Problem description => Give all of the lines again exactly as they read.

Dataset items

------------------------------------------------

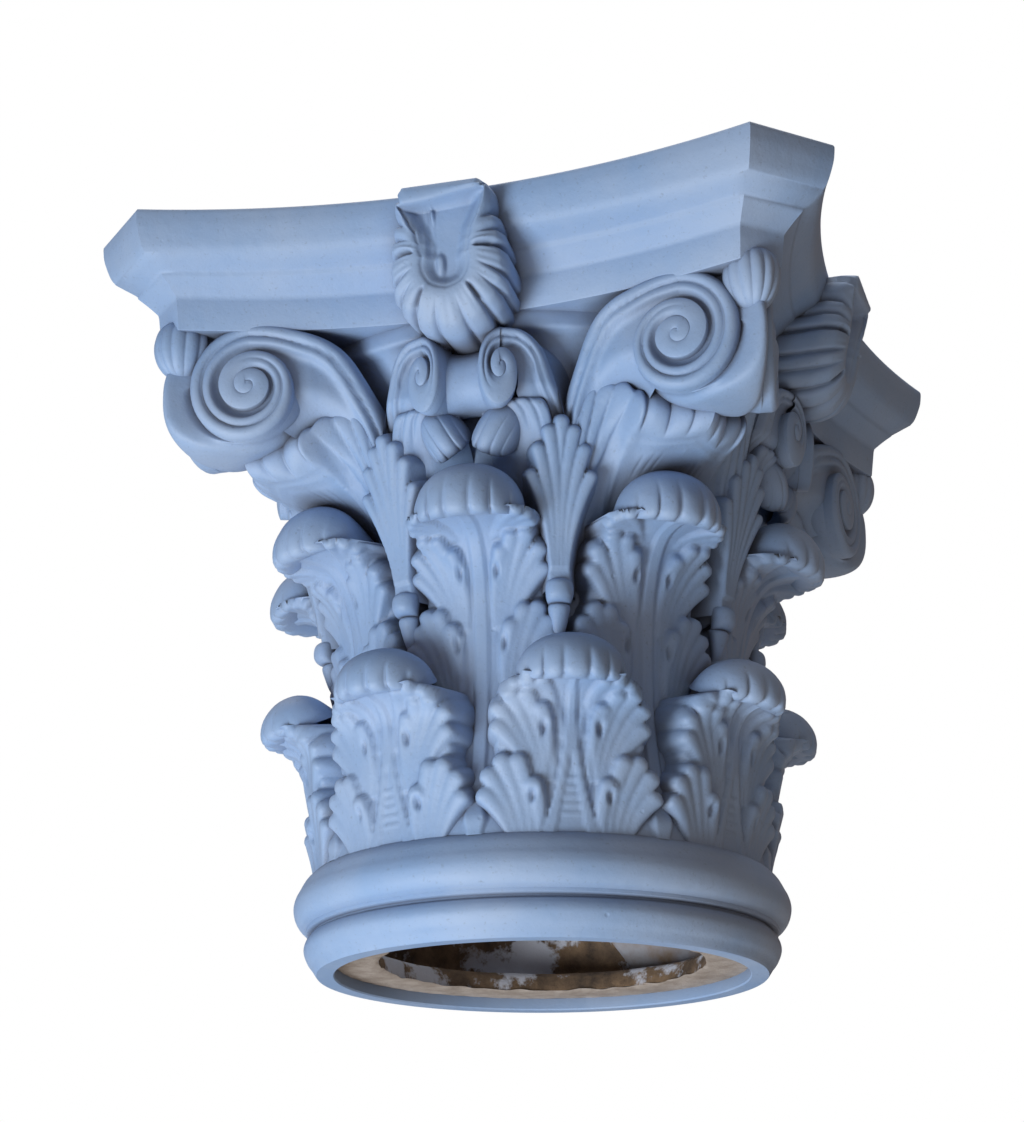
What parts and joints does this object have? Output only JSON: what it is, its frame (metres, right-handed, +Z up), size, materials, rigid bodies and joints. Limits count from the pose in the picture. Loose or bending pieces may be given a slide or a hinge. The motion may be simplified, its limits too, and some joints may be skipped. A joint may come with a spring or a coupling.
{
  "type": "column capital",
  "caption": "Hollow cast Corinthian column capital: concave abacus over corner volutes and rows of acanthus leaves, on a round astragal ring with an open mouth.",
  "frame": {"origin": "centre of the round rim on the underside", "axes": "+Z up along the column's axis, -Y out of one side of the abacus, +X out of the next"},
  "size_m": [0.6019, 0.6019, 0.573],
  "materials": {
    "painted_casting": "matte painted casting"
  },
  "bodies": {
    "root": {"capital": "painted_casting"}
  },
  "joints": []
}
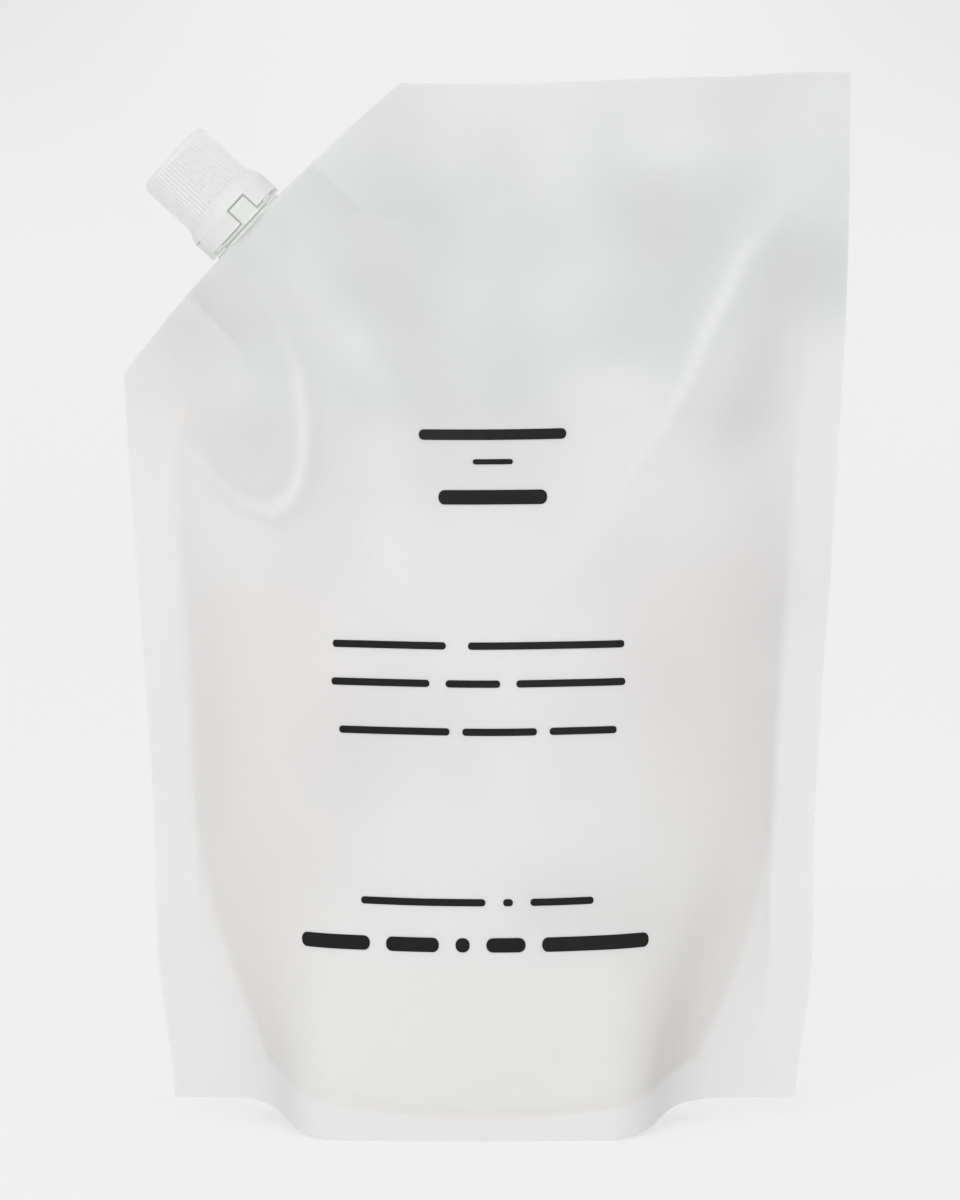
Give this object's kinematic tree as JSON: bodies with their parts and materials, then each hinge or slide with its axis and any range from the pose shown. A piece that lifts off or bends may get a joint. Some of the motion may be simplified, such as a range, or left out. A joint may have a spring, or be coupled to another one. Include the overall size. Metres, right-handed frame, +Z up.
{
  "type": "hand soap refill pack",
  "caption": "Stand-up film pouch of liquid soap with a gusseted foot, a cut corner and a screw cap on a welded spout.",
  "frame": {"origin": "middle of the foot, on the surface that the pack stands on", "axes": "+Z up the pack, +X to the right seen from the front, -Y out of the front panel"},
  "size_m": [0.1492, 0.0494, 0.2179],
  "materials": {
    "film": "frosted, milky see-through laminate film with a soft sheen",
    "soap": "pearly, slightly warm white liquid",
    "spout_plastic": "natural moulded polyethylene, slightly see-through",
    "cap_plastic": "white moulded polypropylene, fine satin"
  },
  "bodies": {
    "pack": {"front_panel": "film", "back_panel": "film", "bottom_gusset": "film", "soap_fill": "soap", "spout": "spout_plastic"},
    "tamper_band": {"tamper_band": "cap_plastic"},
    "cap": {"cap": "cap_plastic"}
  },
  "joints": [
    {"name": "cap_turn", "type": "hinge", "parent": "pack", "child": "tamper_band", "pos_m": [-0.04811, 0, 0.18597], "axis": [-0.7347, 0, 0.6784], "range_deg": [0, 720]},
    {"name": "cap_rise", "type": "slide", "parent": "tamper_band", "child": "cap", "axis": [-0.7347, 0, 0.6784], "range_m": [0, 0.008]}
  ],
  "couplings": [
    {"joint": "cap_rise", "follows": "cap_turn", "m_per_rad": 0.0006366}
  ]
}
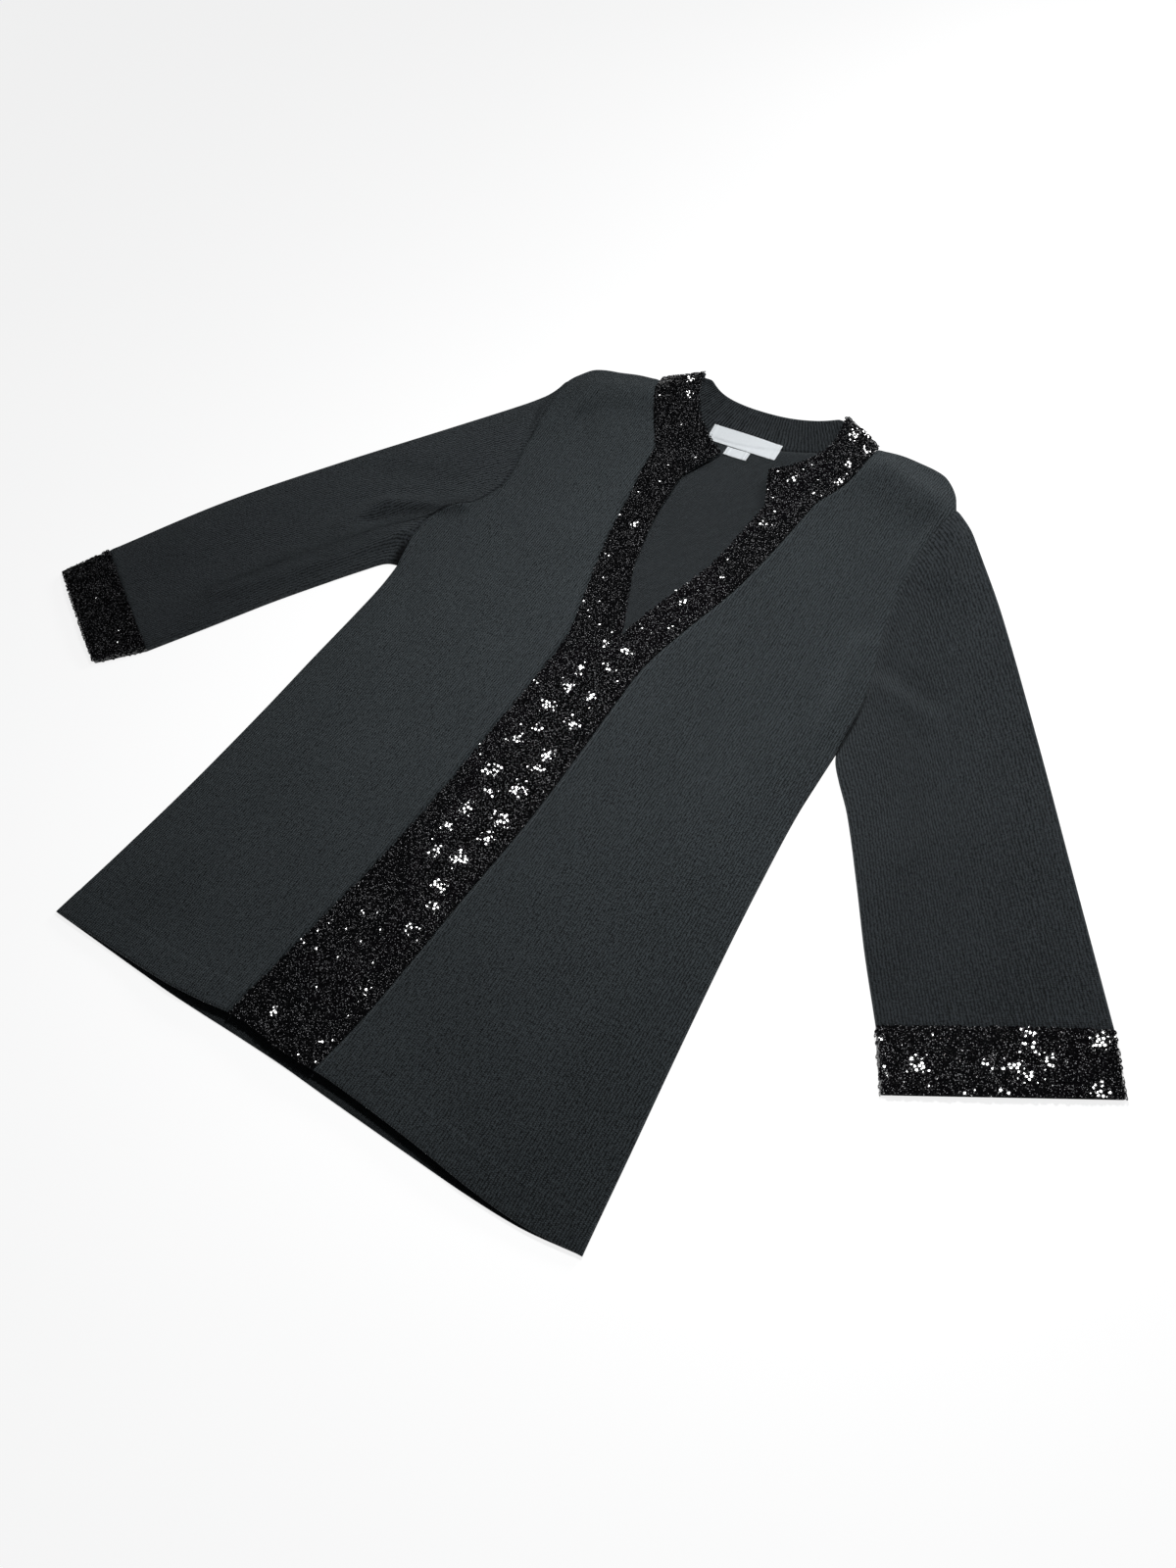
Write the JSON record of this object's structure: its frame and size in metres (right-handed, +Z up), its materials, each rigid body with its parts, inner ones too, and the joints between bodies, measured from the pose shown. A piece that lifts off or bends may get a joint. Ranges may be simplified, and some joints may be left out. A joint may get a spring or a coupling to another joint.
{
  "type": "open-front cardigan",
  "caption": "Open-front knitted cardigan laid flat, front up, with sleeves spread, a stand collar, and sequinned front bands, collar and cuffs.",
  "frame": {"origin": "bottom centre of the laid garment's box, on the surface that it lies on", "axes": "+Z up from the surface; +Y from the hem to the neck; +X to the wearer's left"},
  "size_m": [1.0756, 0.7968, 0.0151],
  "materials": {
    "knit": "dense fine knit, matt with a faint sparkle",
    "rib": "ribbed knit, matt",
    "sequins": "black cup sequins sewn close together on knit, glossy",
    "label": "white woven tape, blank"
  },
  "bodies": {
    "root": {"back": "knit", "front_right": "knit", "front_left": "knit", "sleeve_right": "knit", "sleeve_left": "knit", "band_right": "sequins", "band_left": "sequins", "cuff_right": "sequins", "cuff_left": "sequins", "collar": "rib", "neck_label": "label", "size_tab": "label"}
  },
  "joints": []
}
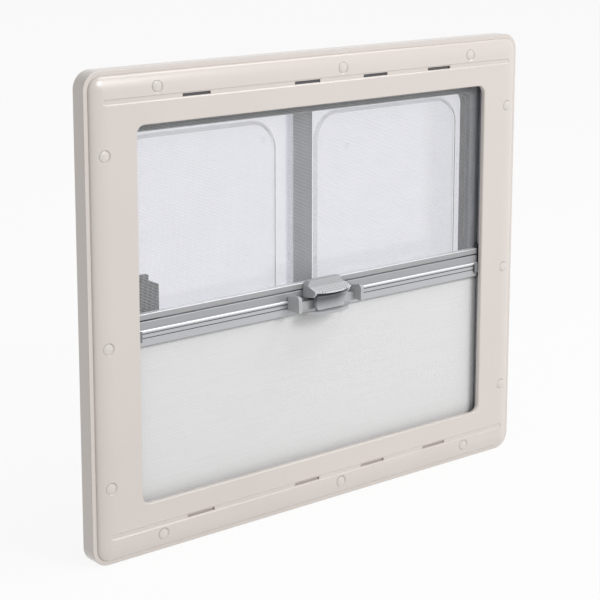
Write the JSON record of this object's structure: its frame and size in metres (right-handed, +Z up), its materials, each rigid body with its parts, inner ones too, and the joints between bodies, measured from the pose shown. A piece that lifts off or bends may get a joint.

------------------------------------------------

Result of this task =>
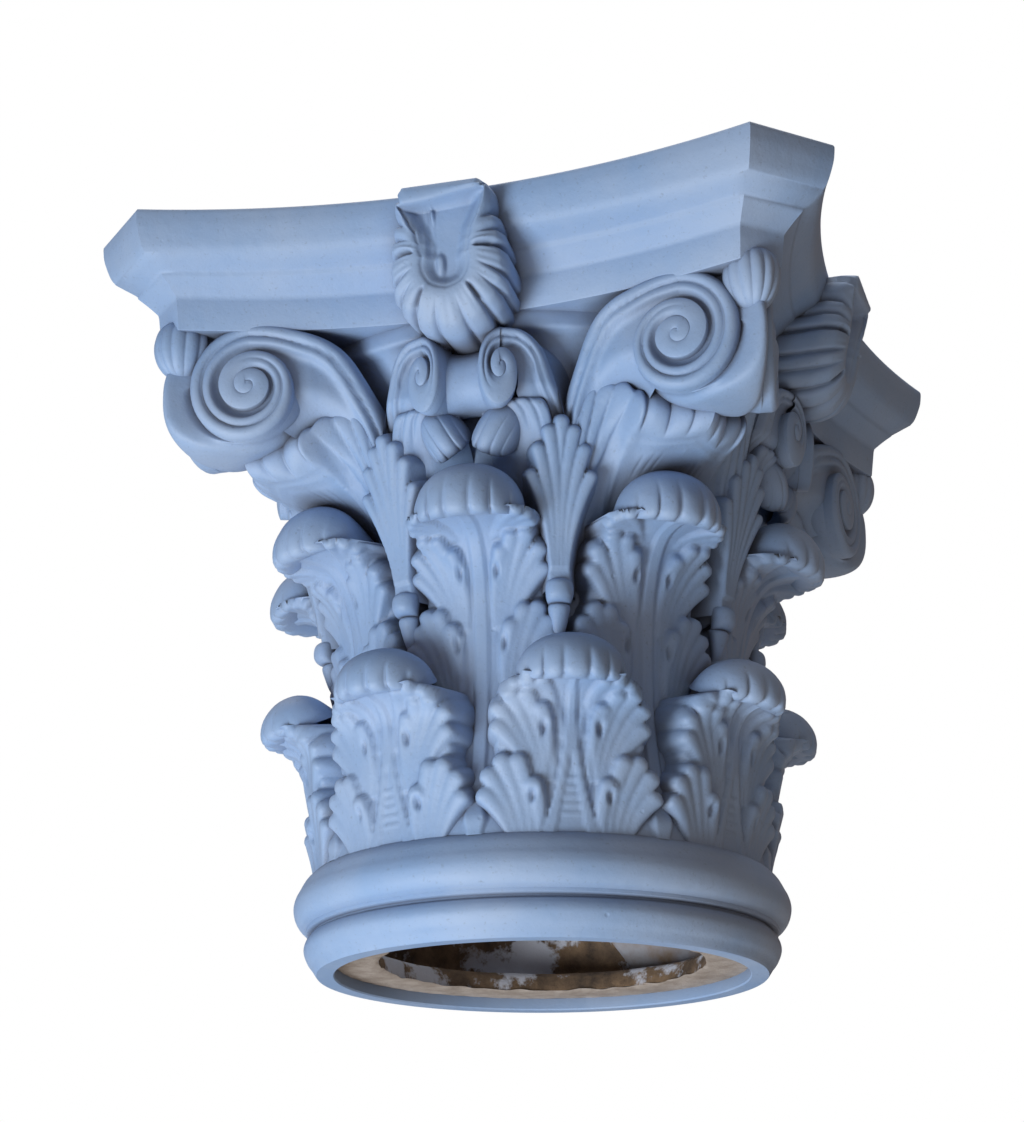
What parts and joints does this object have? Output only JSON: what it is, its frame (metres, right-handed, +Z up), size, materials, rigid bodies and joints. Limits count from the pose in the picture. Loose or bending pieces may be given a slide or a hinge. The motion may be simplified, its limits too, and some joints may be skipped. A joint may come with a spring or a coupling.
{
  "type": "column capital",
  "caption": "Hollow cast Corinthian column capital: concave abacus over corner volutes and rows of acanthus leaves, on a round astragal ring with an open mouth.",
  "frame": {"origin": "centre of the round rim on the underside", "axes": "+Z up along the column's axis, -Y out of one side of the abacus, +X out of the next"},
  "size_m": [0.6019, 0.6019, 0.573],
  "materials": {
    "painted_casting": "matte painted casting"
  },
  "bodies": {
    "root": {"capital": "painted_casting"}
  },
  "joints": []
}
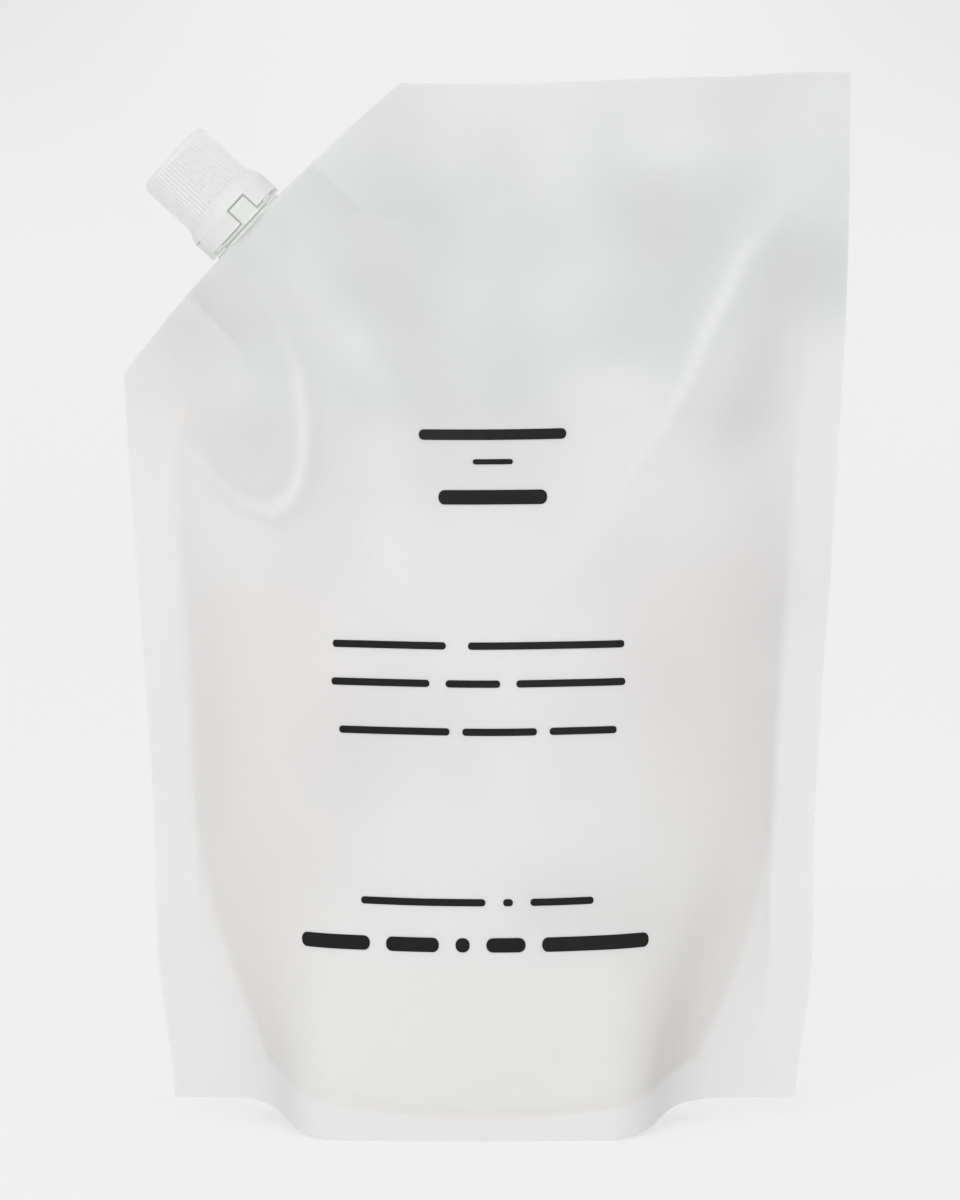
Give this object's kinematic tree as JSON: bodies with their parts and materials, then each hinge or slide with its axis and any range from the pose shown. A piece that lifts off or bends may get a joint. Some of the motion may be simplified, such as a range, or left out. A joint may have a spring, or be coupled to another one. Include the overall size. Metres, right-handed frame, +Z up.
{
  "type": "hand soap refill pack",
  "caption": "Stand-up film pouch of liquid soap with a gusseted foot, a cut corner and a screw cap on a welded spout.",
  "frame": {"origin": "middle of the foot, on the surface that the pack stands on", "axes": "+Z up the pack, +X to the right seen from the front, -Y out of the front panel"},
  "size_m": [0.1492, 0.0494, 0.2179],
  "materials": {
    "film": "frosted, milky see-through laminate film with a soft sheen",
    "soap": "pearly, slightly warm white liquid",
    "spout_plastic": "natural moulded polyethylene, slightly see-through",
    "cap_plastic": "white moulded polypropylene, fine satin"
  },
  "bodies": {
    "pack": {"front_panel": "film", "back_panel": "film", "bottom_gusset": "film", "soap_fill": "soap", "spout": "spout_plastic"},
    "tamper_band": {"tamper_band": "cap_plastic"},
    "cap": {"cap": "cap_plastic"}
  },
  "joints": [
    {"name": "cap_turn", "type": "hinge", "parent": "pack", "child": "tamper_band", "pos_m": [-0.04811, 0, 0.18597], "axis": [-0.7347, 0, 0.6784], "range_deg": [0, 720]},
    {"name": "cap_rise", "type": "slide", "parent": "tamper_band", "child": "cap", "axis": [-0.7347, 0, 0.6784], "range_m": [0, 0.008]}
  ],
  "couplings": [
    {"joint": "cap_rise", "follows": "cap_turn", "m_per_rad": 0.0006366}
  ]
}
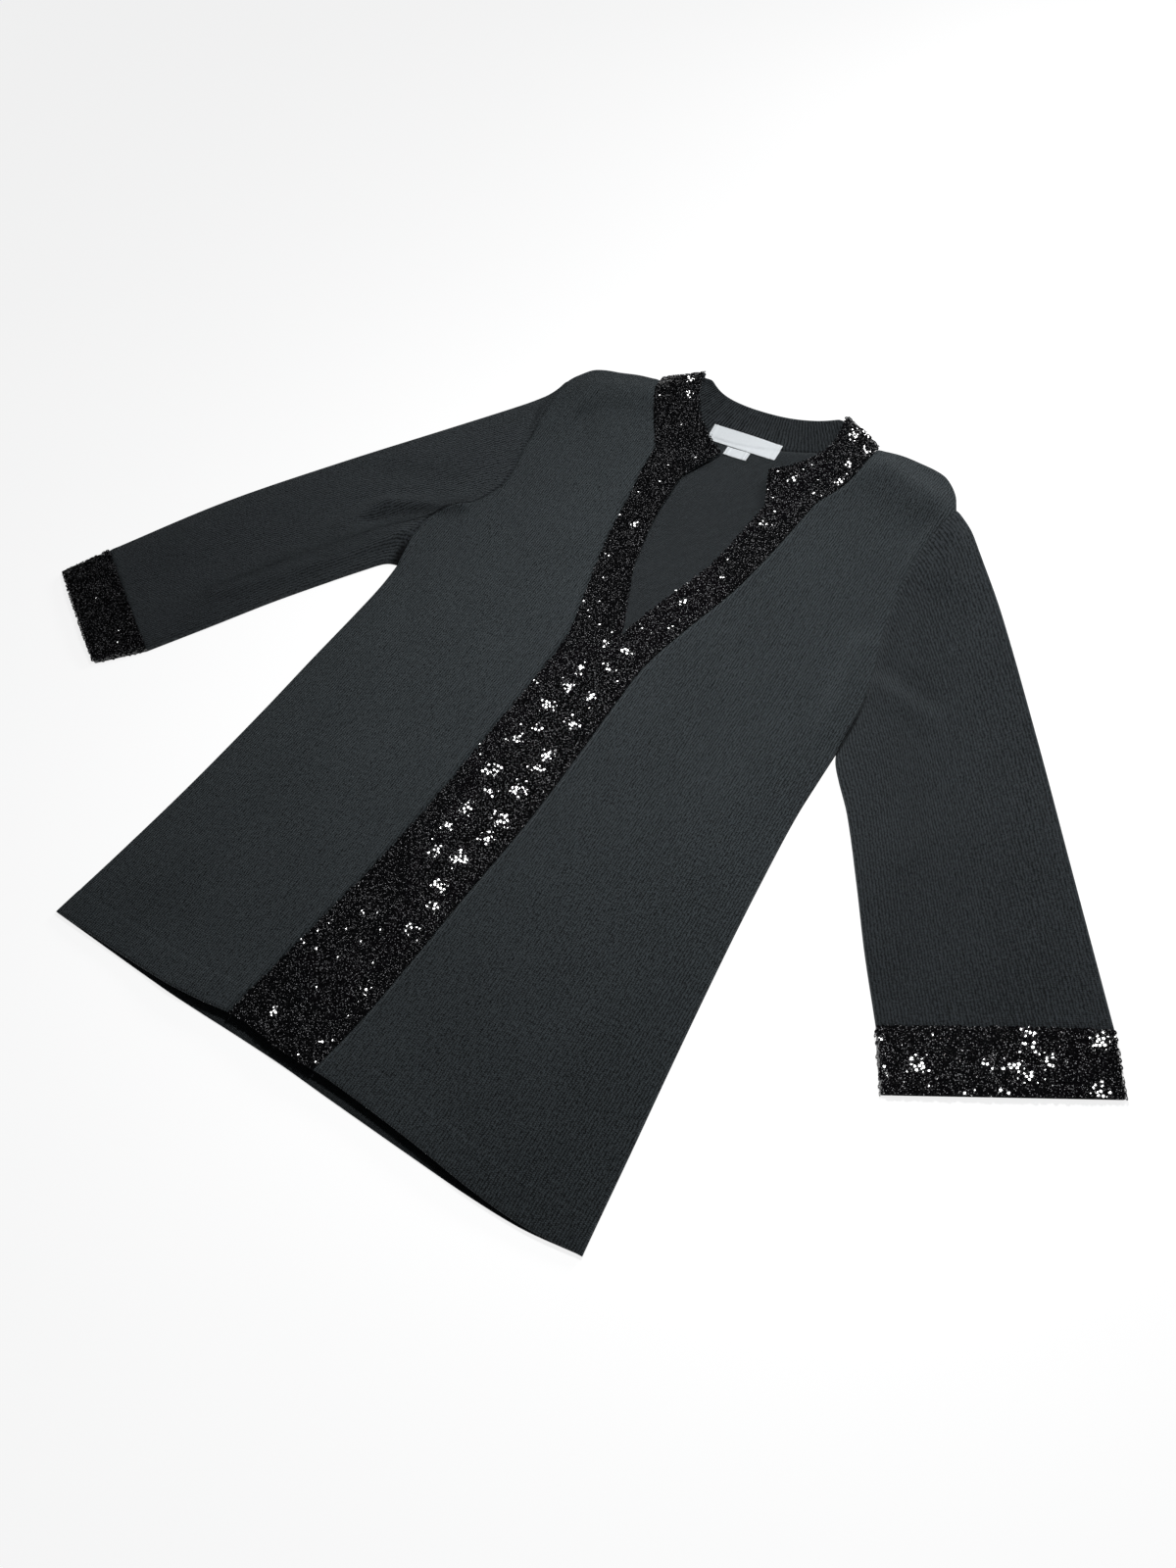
Write the JSON record of this object's structure: its frame and size in metres (right-handed, +Z up), its materials, each rigid body with its parts, inner ones too, and the joints between bodies, measured from the pose shown. A piece that lifts off or bends may get a joint. Ranges may be simplified, and some joints may be left out. A joint may get a spring or a coupling to another joint.
{
  "type": "open-front cardigan",
  "caption": "Open-front knitted cardigan laid flat, front up, with sleeves spread, a stand collar, and sequinned front bands, collar and cuffs.",
  "frame": {"origin": "bottom centre of the laid garment's box, on the surface that it lies on", "axes": "+Z up from the surface; +Y from the hem to the neck; +X to the wearer's left"},
  "size_m": [1.0756, 0.7968, 0.0151],
  "materials": {
    "knit": "dense fine knit, matt with a faint sparkle",
    "rib": "ribbed knit, matt",
    "sequins": "black cup sequins sewn close together on knit, glossy",
    "label": "white woven tape, blank"
  },
  "bodies": {
    "root": {"back": "knit", "front_right": "knit", "front_left": "knit", "sleeve_right": "knit", "sleeve_left": "knit", "band_right": "sequins", "band_left": "sequins", "cuff_right": "sequins", "cuff_left": "sequins", "collar": "rib", "neck_label": "label", "size_tab": "label"}
  },
  "joints": []
}
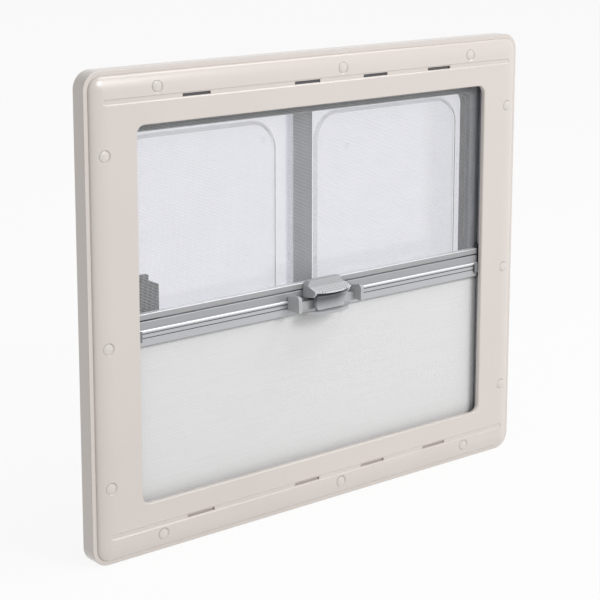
Write the JSON record of this object's structure: its frame and size in metres (right-handed, +Z up), its materials, each rigid body with its parts, inner ones too, and the joints between bodies, measured from the pose shown. A piece that lifts off or bends may get a joint.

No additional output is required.